— START OF Supplied material —

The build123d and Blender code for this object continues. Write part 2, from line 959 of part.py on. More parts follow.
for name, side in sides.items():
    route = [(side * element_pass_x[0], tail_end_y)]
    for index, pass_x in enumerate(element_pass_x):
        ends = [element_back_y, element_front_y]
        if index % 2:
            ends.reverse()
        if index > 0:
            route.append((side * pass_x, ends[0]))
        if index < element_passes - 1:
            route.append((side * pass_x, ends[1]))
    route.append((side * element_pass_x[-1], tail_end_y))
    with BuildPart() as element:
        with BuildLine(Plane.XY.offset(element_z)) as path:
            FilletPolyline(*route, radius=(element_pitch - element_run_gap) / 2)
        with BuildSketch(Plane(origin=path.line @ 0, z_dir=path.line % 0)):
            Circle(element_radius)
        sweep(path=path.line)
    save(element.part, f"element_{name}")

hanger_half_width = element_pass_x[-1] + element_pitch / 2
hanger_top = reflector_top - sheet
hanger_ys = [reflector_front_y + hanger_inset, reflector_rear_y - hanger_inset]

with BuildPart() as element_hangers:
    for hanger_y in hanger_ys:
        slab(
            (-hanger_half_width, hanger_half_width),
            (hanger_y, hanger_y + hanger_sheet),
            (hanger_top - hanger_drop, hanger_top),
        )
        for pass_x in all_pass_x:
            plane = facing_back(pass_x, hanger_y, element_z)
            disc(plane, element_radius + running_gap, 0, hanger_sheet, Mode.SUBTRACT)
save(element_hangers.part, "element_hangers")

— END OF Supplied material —

Your objective: Reproduce exactly, please, only the lines from the start of the data above to the line that contains "hanger_ys = [reflector_front_y", with both ends kept.

Solved problem:
The build123d and Blender code for this object continues. Write part 2, from line 959 of part.py on. More parts follow.
for name, side in sides.items():
    route = [(side * element_pass_x[0], tail_end_y)]
    for index, pass_x in enumerate(element_pass_x):
        ends = [element_back_y, element_front_y]
        if index % 2:
            ends.reverse()
        if index > 0:
            route.append((side * pass_x, ends[0]))
        if index < element_passes - 1:
            route.append((side * pass_x, ends[1]))
    route.append((side * element_pass_x[-1], tail_end_y))
    with BuildPart() as element:
        with BuildLine(Plane.XY.offset(element_z)) as path:
            FilletPolyline(*route, radius=(element_pitch - element_run_gap) / 2)
        with BuildSketch(Plane(origin=path.line @ 0, z_dir=path.line % 0)):
            Circle(element_radius)
        sweep(path=path.line)
    save(element.part, f"element_{name}")

hanger_half_width = element_pass_x[-1] + element_pitch / 2
hanger_top = reflector_top - sheet
hanger_ys = [reflector_front_y + hanger_inset, reflector_rear_y - hanger_inset]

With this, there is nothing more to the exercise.